By Reba Phelps
If you were raised in the Deep South or even have relatives in the South then you are aware of the summertime rituals that pepper the memories of most southerners. These mental snapshots most likely include some type of family member, a porch and some type of vegetable that needed tending to.
My summers were no different.
While my family never had a garden to tend, we always seem to have an endless supply of the goodness that came from God’s green earth. Snap beans. Purple hull peas. Tomatoes. Squash. Okra. Corn. These are just a few of the vegetables that became our chore during the heat of the summer.
When my siblings and I were much younger it produced many hours of joyful entertainment. As we grew older we discovered there were many more summer pleasures that we were missing out on because we were too busy being part time farmers. Farmers with permanently purple stains on our fingertips and under our nails.
We were interested in anything that did not include shelling, shucking, blanching or Zip-Lock bags.
One particular summer my parents left us in charge of shelling what seemed to be four mountains of purple hull peas. They had to be shelled and washed before we were allowed to partake of the lake activities with our friends. We felt like we were in a purple hull hell. Why did we need so many peas? It was never ending.
I called one of my friends and advised her of the terrible pea situation and that we may be late leaving for our date to soak up the rays at Saline Lake. Being the good friend that she was she explained that she had access to a pea sheller, a small machine that will shell these peas for us in a record amount of time.
What? There is a machine for this? I was in utter disbelief of this black magic. Of course, we took her up on her offer of salvation from the purple hull mountain that we were facing. When she showed up, she also brought another friend. This pea sheller did not disappoint.
We had formed an assembly line.
We had two friends force feeding the peas in the sheller and three of us washing and cleaning up the mess. When we were done there was nothing standing between us and our summer shenanigans. We proceeded to the lake even though, I just had a suspicion that we cheated the system. Our fingertips lacked the purple dye that normally accompanies the shelling. Something just felt off but we would have to worry about that later.
We had a lake, friends, baby oil and iodine waiting on us.
The water at Saline Lake seemed to be more beautiful than ever that day. The sun was beaming perfectly and not a cloud in the sky. There was even a small but helpful breeze blowing. It was a perfect day and I wish that I had realized at that moment that it would be the last time I saw the lake that summer.
When we arrived home, both my mom and dad were waiting outside for us as if to deliver the bad news that someone had passed away.

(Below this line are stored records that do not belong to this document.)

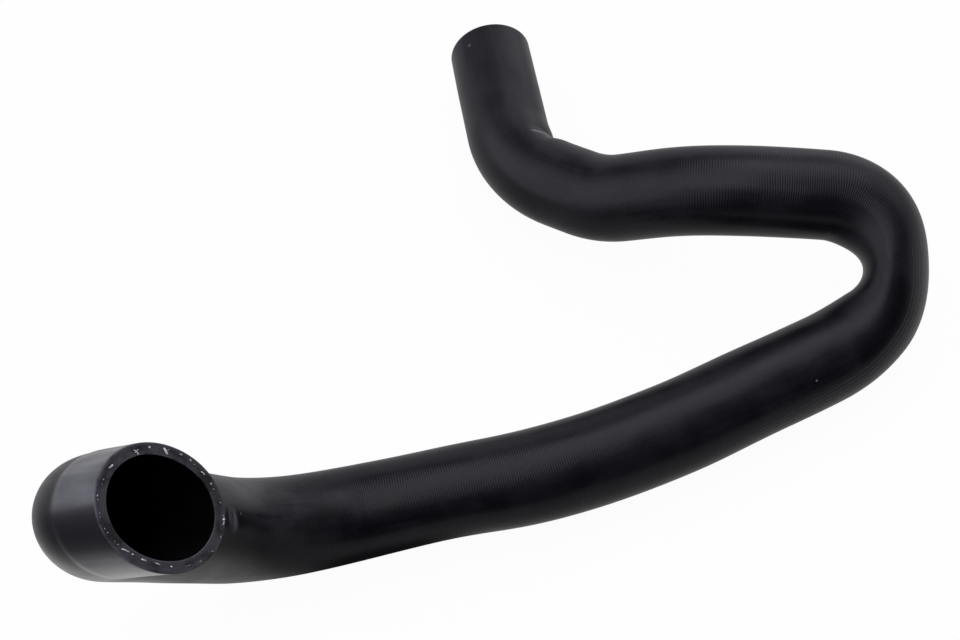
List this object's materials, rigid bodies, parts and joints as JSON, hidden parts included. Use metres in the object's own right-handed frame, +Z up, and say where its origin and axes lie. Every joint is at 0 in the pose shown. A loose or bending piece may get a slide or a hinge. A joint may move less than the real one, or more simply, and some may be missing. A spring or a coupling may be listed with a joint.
{
  "type": "turbo hose",
  "caption": "Black moulded rubber turbo hose with a hooked near end, a long bow, a flattened return bend and an elbow at the far end.",
  "frame": {"origin": "middle of the underside of the hose's box, on the table that it lies on", "axes": "+Z up from the table, +Y from the near mouth's end towards the far end, +X towards the return bend"},
  "size_m": [0.5144, 0.537, 0.2798],
  "materials": {
    "rubber": "satin moulded rubber with fine rings round it"
  },
  "bodies": {
    "root": {"hose": "rubber"}
  },
  "joints": []
}
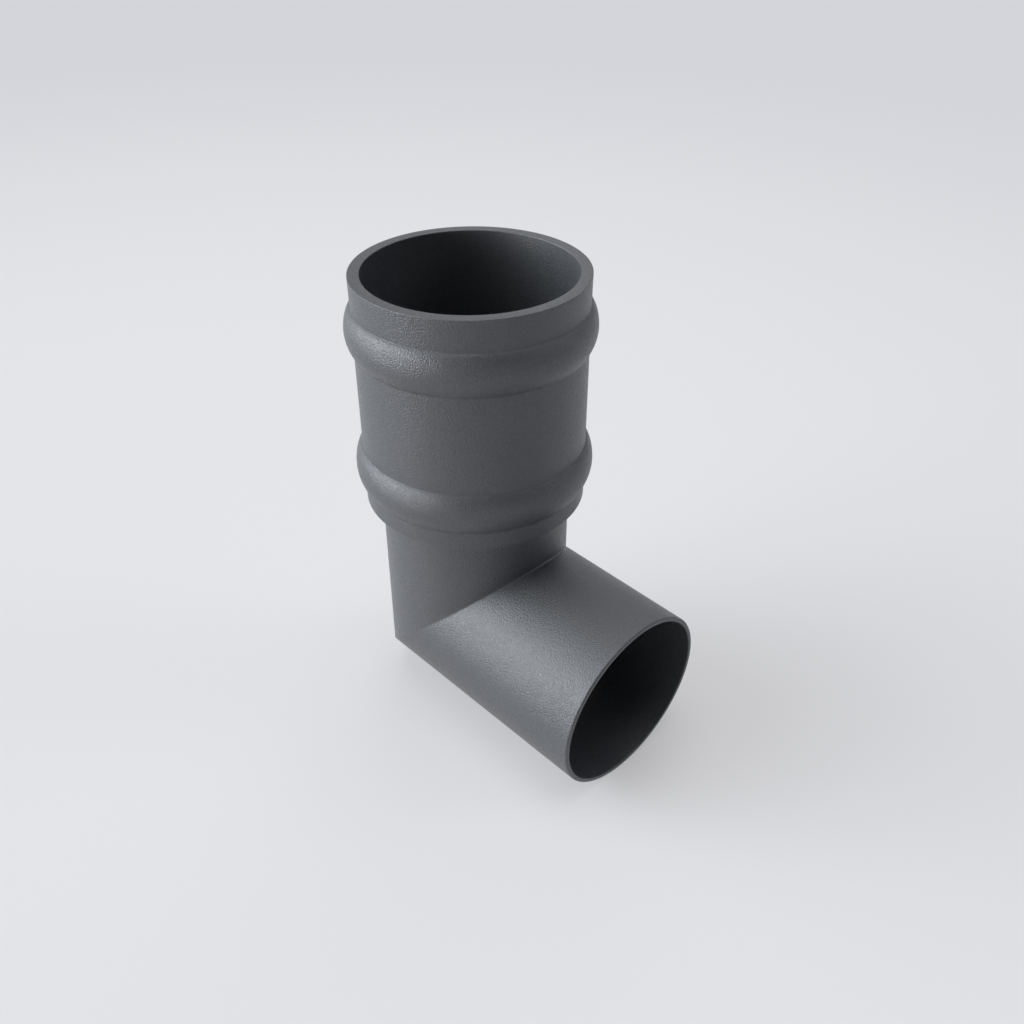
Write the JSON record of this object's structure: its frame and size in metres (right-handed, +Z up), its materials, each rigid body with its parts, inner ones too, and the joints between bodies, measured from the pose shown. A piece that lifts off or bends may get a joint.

But, it wasn’t a somber look. I recognized this look. It was a look that can only be delivered from the angry face of parents who love Jesus but will go ham on their children at the drop of a hat.
We slowly exited the vehicle as our parents waved goodbye to our friends. It was the last time we saw our friends that summer.
Apparently there is an art to operating a pea sheller. You were only supposed to feed it only a few at a time. Therefore, due to our lack of research we smashed more than half of that crop of peas as we fed the machine handfuls at a time. I tried to explain that we were never advised to not use an electric pea sheller. If you don’t set expectations then that’s when things may go awry.
My poor explanation bought us eight weeks of sitting at home to think about our lazy and selfish ways. Looking back I do firmly believe that the Holy Spirit was trying to warn me by saying, “Hey sis, you are cutting corners and this will end poorly for you.”
I should have listened to that still small voice.
Cutting corners has never worked for me, even though I give it a try every now and then. It seems as though I am most successful when I remind myself daily that everything we do we should act as though we are doing it for the Lord. Hard work always pays dividends in the end.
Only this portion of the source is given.